ハンドペイントにリボンをプラスして、女の子や人魚を生き生きと表現。ファンタジーあふれるキャラクターが魅力的。実は、桂さんは「装苑オンライン」で星座占いコーナーを担当するイラストレーターでもある。
「作品を展示していただけたことは、大チャンスだなって思いました。そして、もっとがんばらなくてはと実感しました」と桂さん。「自分の言いたいことを全然伝えられなくて、言語の壁を突破しないと、世界でファッションをやっていけないなと思いました。でも言葉が通じなくても、ここで私のことを知ってくれて、インスタをフォローしてくださるかたもいたので、すごくうれしかったです」


持参した作品集を紹介する桂さん。来場者からは「アメージング!」の声。
また、イーストマンケミカル社のブースでも、文化服装学院在校生の五郎丸直樹(ごろうまる・なおき)さんの作品が披露されました。デザインコンセプトは、同社のジアセテート繊維「ナイア(Naia™)」とレースを調和させ、エレガンスと快活さを表現すること。

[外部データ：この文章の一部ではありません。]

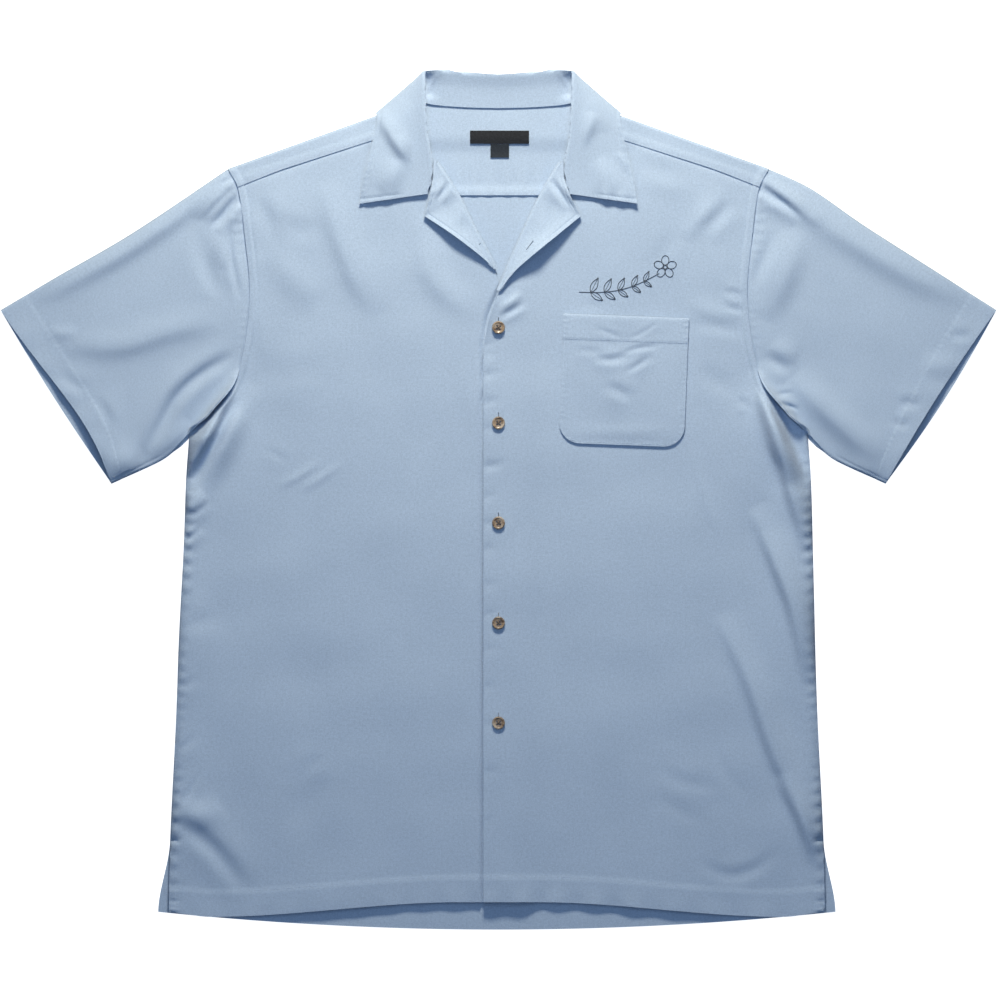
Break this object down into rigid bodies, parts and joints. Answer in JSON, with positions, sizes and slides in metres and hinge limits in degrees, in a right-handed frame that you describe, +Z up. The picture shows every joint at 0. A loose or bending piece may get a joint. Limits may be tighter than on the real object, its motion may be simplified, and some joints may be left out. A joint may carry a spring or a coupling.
{
  "type": "camp shirt",
  "caption": "Short-sleeved camp shirt laid flat, front up and buttoned, with an open notched collar, a yoke, side vents and a patch pocket on the chest.",
  "frame": {"origin": "under the middle of the shirt's outline, on the surface that it lies on", "axes": "+X towards the wearer's left sleeve (the side with the pocket), +Y from the hem to the collar, +Z up from the surface to the front of the shirt"},
  "size_m": [0.9566, 0.8258, 0.0166],
  "materials": {
    "cloth": "soft matt twill, light blue",
    "label": "woven satin label, dark, without lettering",
    "tab": "woven tab, dark, without lettering",
    "horn": "semi-gloss horn-coloured plastic, mottled tan and brown"
  },
  "bodies": {
    "root": {"back_panel": "cloth", "back_yoke": "cloth", "front_right": "cloth", "front_left": "cloth", "facing_right": "cloth", "facing_left": "cloth", "collar": "cloth", "sleeve_right": "cloth", "sleeve_left": "cloth", "pocket": "cloth", "neck_label": "label", "size_tab": "tab", "button_1": "horn", "button_2": "horn", "button_3": "horn", "button_4": "horn", "button_5": "horn"}
  },
  "joints": []
}
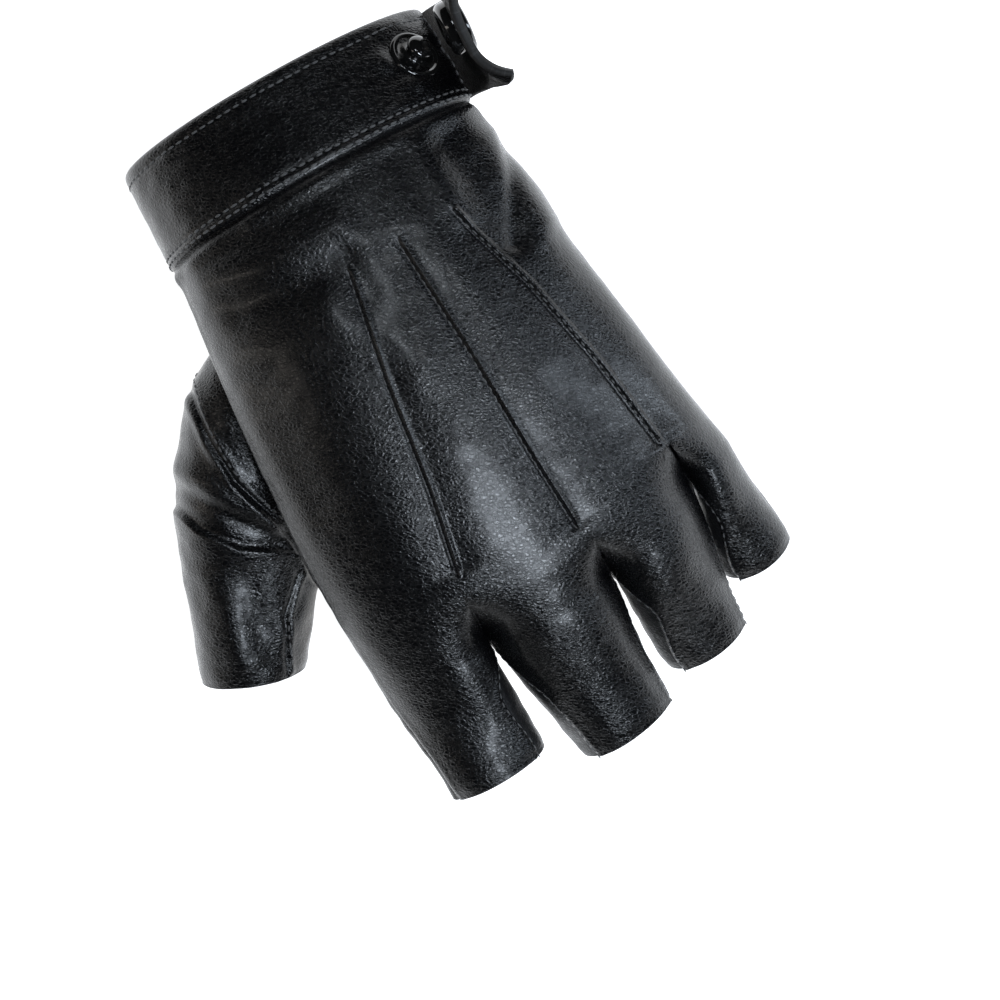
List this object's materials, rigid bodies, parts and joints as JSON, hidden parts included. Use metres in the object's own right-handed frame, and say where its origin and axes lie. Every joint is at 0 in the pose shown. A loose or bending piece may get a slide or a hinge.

写真上:この作品も昨年秋の文化祭に出されたもの。世界中からファッションの専門家が集まるPVパリでも、多くの来場者の興味を引いていた。下:イーストマンケミカル社のブースの様子。
「ナイア(Naia™)」 は、木材パルプを主原料とするサステイナブルな素材。絹のような光沢と美しいドレープ性に加え、快適な着心地を特長としている。


イーストマンケミカル社は「ナイア」にプラスチックリサイクル技術を組み合わせた「ナイア・リニュー」も開発。これにより、資源の循環性が向上し、廃棄物削減にも貢献する。
次世代のファッション産業に向けて
PVパリ全体では、デッドストックや新素材、人工知能に特化した「スマートクリエイション(SMART CREATION)」のコーナーが注目されていた。また、今年 9月には、美容に焦点を当てたファッションの未来的なスペースを加えるそうで、どのような内容になるのか楽しみだ。

ひと際賑わっていた「スマートクリエイション」のコーナー。


日本の企業が開発した「プラックス(PlaX™ )」の展示。この素材はサトウキビを原料とし、抗菌効果と消臭効果に優れている。

3Dプリンティングの先駆者、ストラタシス(STRATASYS)社のブースでは、生地に直接印刷できる3Dプリンターを用いた「3D Fashion™ 」テクノロジーを紹介。デザイン表現の新たな可能性を広げるこの技術は、昨年新設された文化服装学院の「バーチャルファッションコース」の授業でも取り入れられている。